Data Is Plural

... is a weekly newsletter of useful/curious datasets.

2015.11.25 edition

Police complaints in Chicago, refugees in America, comments on Reddit, people on government web pages, and a century of pumpkin pie.

Complaints against Chicago police. The newly-launched Citizens Police Data Project has collected more than 56,000 allegations of police misconduct. The data, covering 2002-2008 and 2011-2015, includes demographic information about the complainant and the officer, as well as the type and location of the incident. Click here to download the raw data. Related: The City of Chicago’s wide-ranging data portal includes a spreadsheet of every reported crime in the city since 2001; you can explore neighborhood trends via the Chicago Tribune. [h/t Melissa Segura and  Abraham Epton]

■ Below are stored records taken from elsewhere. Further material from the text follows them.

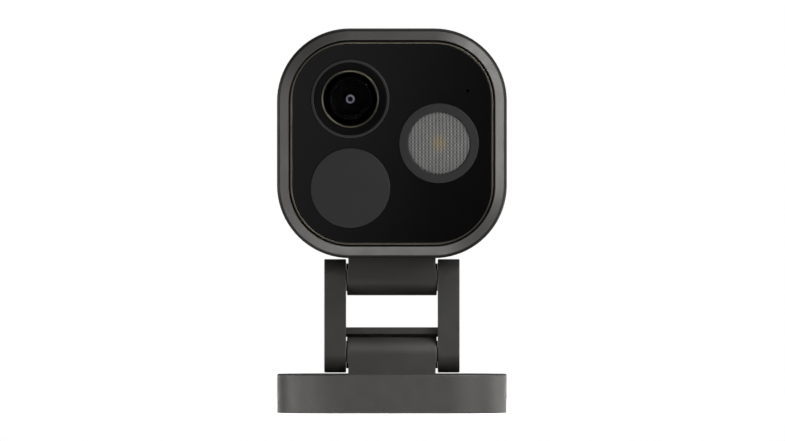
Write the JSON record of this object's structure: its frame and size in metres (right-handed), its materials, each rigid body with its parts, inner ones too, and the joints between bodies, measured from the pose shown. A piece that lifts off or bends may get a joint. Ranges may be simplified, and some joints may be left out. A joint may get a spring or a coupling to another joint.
{
  "type": "floodlight security camera",
  "caption": "Square camera head with lens, motion sensor and spot lamp behind a gloss window, on a double-hinged link above a square wall base.",
  "frame": {"origin": "middle of the base's wall face, where the wall plate rests", "axes": "+Z out of the wall face through the link to the head, -Y the way the lens looks, +X to the right as the front is seen"},
  "size_m": [0.086, 0.086, 0.144],
  "materials": {
    "anodised_graphite": "bead-blasted dark graphite anodising, satin",
    "anodised_rear": "bead-blasted dark graphite anodising, satin",
    "zinc_steel": "zinc-plated, satin",
    "black_steel": "black oxide, satin",
    "seal_rubber": "matte black",
    "window_black": "back-painted clear window, high gloss",
    "bronze_trim": "dark bronze plating, polished edge",
    "grey_ring": "fine matte grey",
    "black_plastic": "fine matte black",
    "lens_glass": "coated optical glass",
    "diffuser": "clear plastic with moulded micro-lenses",
    "reflector_chrome": "vacuum-metallised",
    "led_phosphor": "yellow phosphor under clear silicone",
    "circuit_board": "green solder mask, semi-gloss",
    "white_board": "white solder mask on aluminium",
    "bare_aluminium": "extruded, plain",
    "nickel_can": "nickel-plated, satin",
    "brass_parts": "plain brass",
    "sensor_silicon": "packaged silicon under glass",
    "pad_grey": "grey-blue silicone pad",
    "potted_brown": "dark potting resin",
    "green_plastic": "moulded green plastic",
    "mesh_cloth": "fine woven acoustic mesh",
    "switch_white": "moulded white plastic",
    "button_grey": "matte grey rubber-coated plastic"
  },
  "bodies": {
    "base": {"base_shell": "anodised_graphite", "wall_plate": "zinc_steel", "base_gasket": "seal_rubber", "base_lock_screw": "black_steel", "lower_knuckle": "anodised_graphite", "lower_knuckle_screws": "zinc_steel"},
    "link": {"link_frame": "anodised_graphite", "lower_hinge_pin": "zinc_steel", "upper_hinge_pin": "zinc_steel", "friction_washers": "black_steel", "hinge_screws": "black_steel"},
    "head": {"upper_knuckle": "anodised_graphite", "upper_knuckle_screws": "zinc_steel", "head_housing": "anodised_graphite", "rear_cover": "anodised_rear", "rear_gasket": "seal_rubber", "rear_screws": "black_steel", "window_gasket": "seal_rubber", "front_window": "window_black", "window_trim": "bronze_trim", "front_chassis": "black_plastic", "chassis_screws": "zinc_steel", "lens_bezel_ring": "grey_ring", "lens_hood": "black_plastic", "lens_trim_ring": "bronze_trim", "lens_cover_glass": "lens_glass", "lens_barrel": "black_plastic", "lens_element": "lens_glass", "lens_iris": "black_plastic", "sensor_board": "circuit_board", "image_sensor": "sensor_silicon", "pir_lens": "grey_ring", "pir_sensor": "nickel_can", "lamp_bezel": "grey_ring", "lamp_lens": "diffuser", "lamp_reflector": "reflector_chrome", "led_emitter": "led_phosphor", "led_board": "white_board", "thermal_pad": "pad_grey", "lamp_heat_sink": "bare_aluminium", "microphone": "black_plastic", "mic_seal": "seal_rubber", "wifi_antenna": "circuit_board", "main_board": "circuit_board", "board_standoffs": "brass_parts", "board_screws": "zinc_steel", "shield_can": "nickel_can", "power_converter": "potted_brown", "terminal_block": "green_plastic", "speaker": "black_plastic", "acoustic_mesh": "mesh_cloth", "reset_switch": "switch_white", "gland_body": "black_plastic", "gland_locknut": "black_plastic", "gland_nut": "black_plastic", "gland_bush": "seal_rubber"},
    "button": {"reset_button": "button_grey"}
  },
  "joints": [
    {"name": "base_tilt", "type": "hinge", "parent": "base", "child": "link", "pos_m": [0, 0, 0.0218], "axis": [1, 0, 0], "range_deg": [-30, 30]},
    {"name": "head_tilt", "type": "hinge", "parent": "link", "child": "head", "pos_m": [0, 0, 0.0508], "axis": [1, 0, 0], "range_deg": [-60, 60]},
    {"name": "reset_press", "type": "slide", "parent": "head", "child": "button", "axis": [0, -1, 0], "range_m": [0, 0.0008], "stiffness_N_per_m": 400, "springref_m": -0.001}
  ]
}
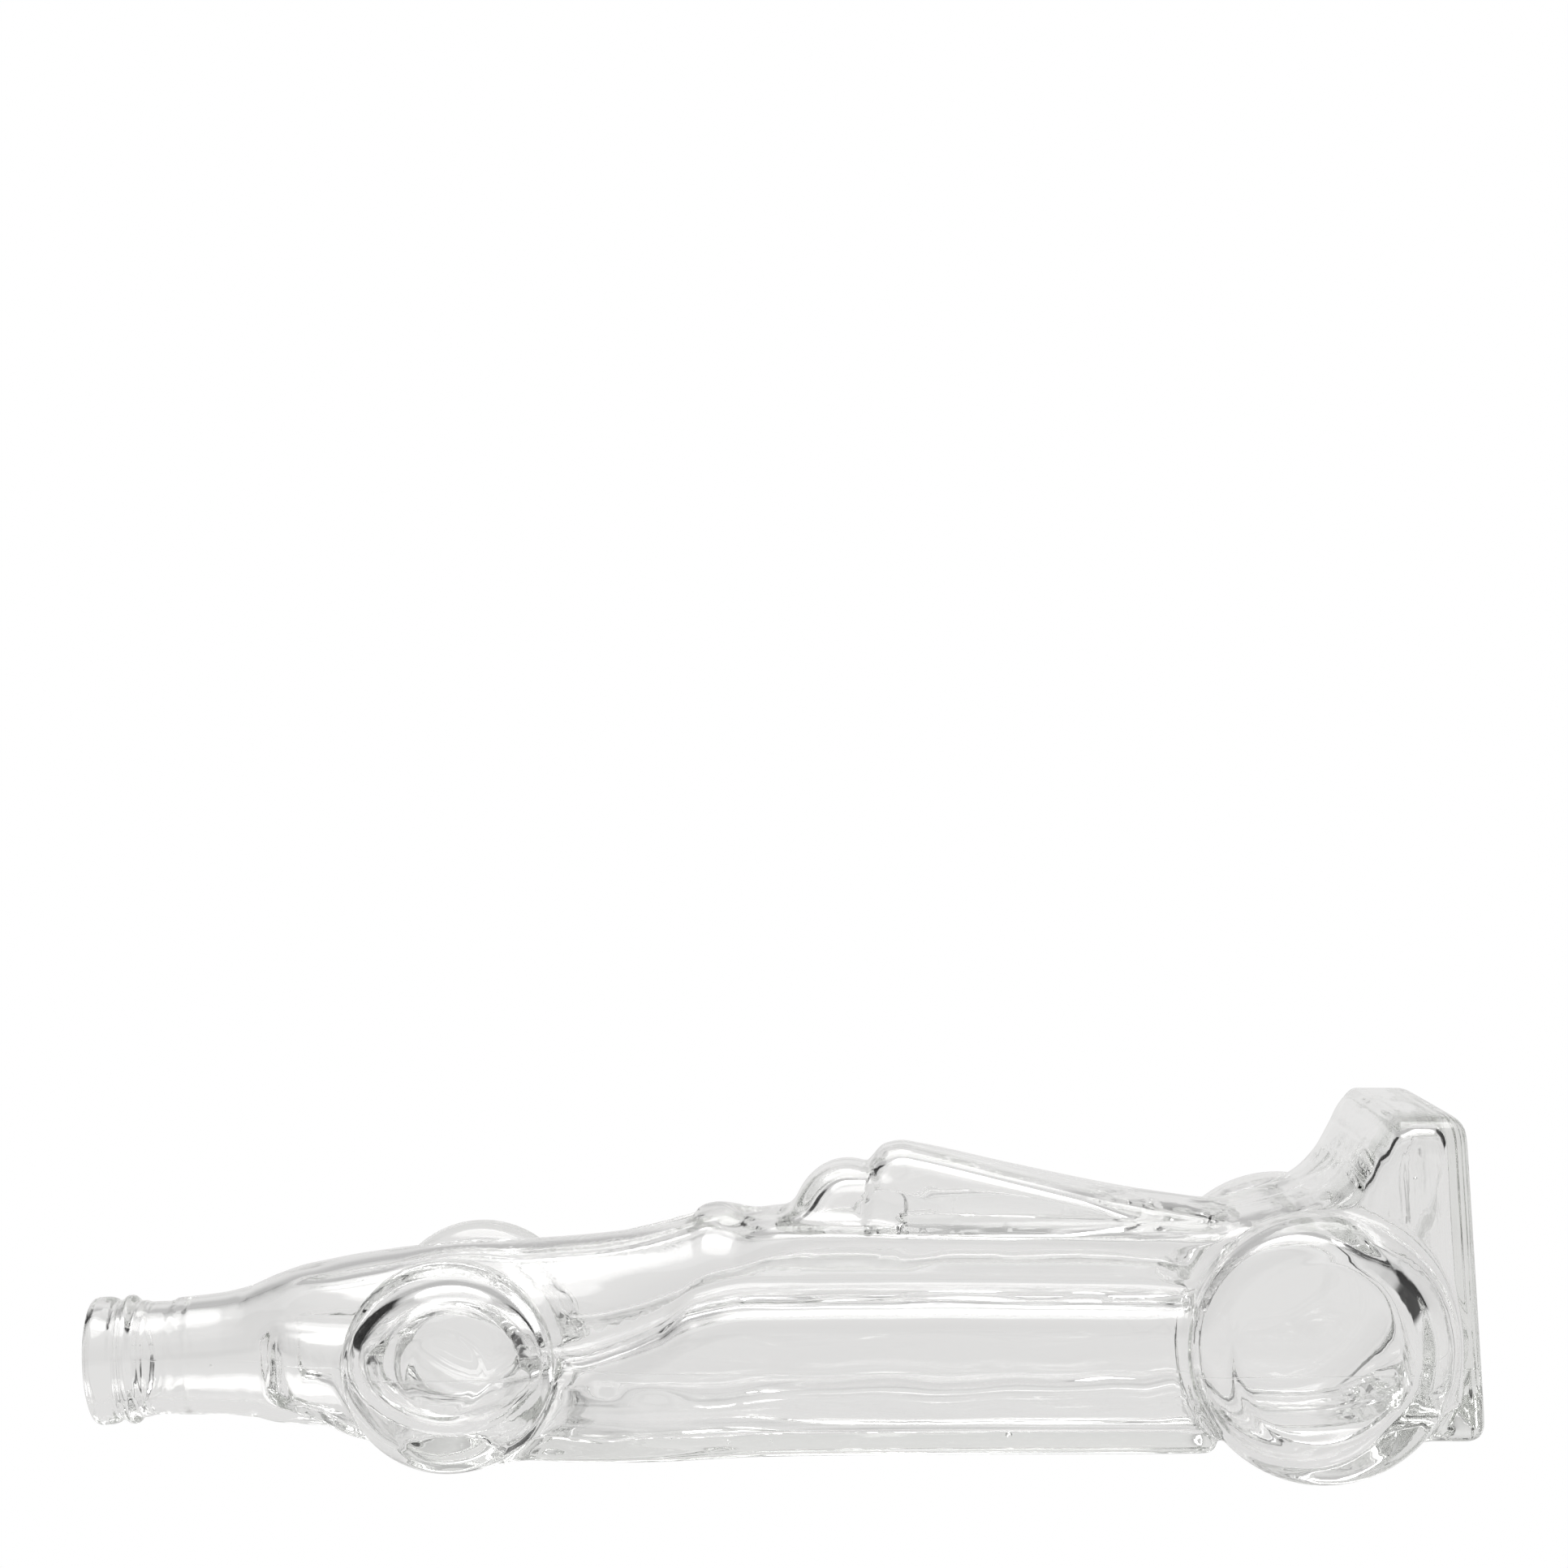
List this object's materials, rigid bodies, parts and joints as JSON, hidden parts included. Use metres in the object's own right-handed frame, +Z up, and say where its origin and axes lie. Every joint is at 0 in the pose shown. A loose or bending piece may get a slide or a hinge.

Refugees in America. The Department of State publishes demographic reports on refugee arrivals since 2002. The data includes country of origin, resettlement city and state, religion, age, gender, and more. Related: At BuzzFeed, I used the data to chart the past decade of refugee arrivals. Also related: The UN’s refugee data portal.

1.7 billion Reddit comments. You can download every comment posted to Reddit since October 2007 … but you’ll need some patience and a terabyte of storage. If you’re more of the instant-gratification, don’t-have-an-external-hard-drive-lying-around type, you might enjoy FiveThirtyEight’s “How The Internet* Talks,” a sort of Google Ngrams for the Reddit data. [h/t Randall Olson and Ritchie King]

The most popular government web pages. The U.S. government has one very large Google Analytics account, and has begun sharing traffic data with the public. Not every federal website is accounted for, but more than 4,000 are. Over the past 90 days, they’ve racked up approximately 1.5 billion visits. The most popular page at the time of this writing? Weather.gov. Bonus: How they built it. [h/t Rebecca Williams]

A century of pumpkin pie. In 2011, the New York Public Library launched a crowdsourcing project to transcribe its massive collection of restaurant menus, dating back to the 1850s. So far, volunteers have transcribed more than 1.3 million dishes, their prices, and where on the menu each dish appeared. The library publishes a spreadsheet of all the data, and updates it twice a month. Happy Thanksgiving!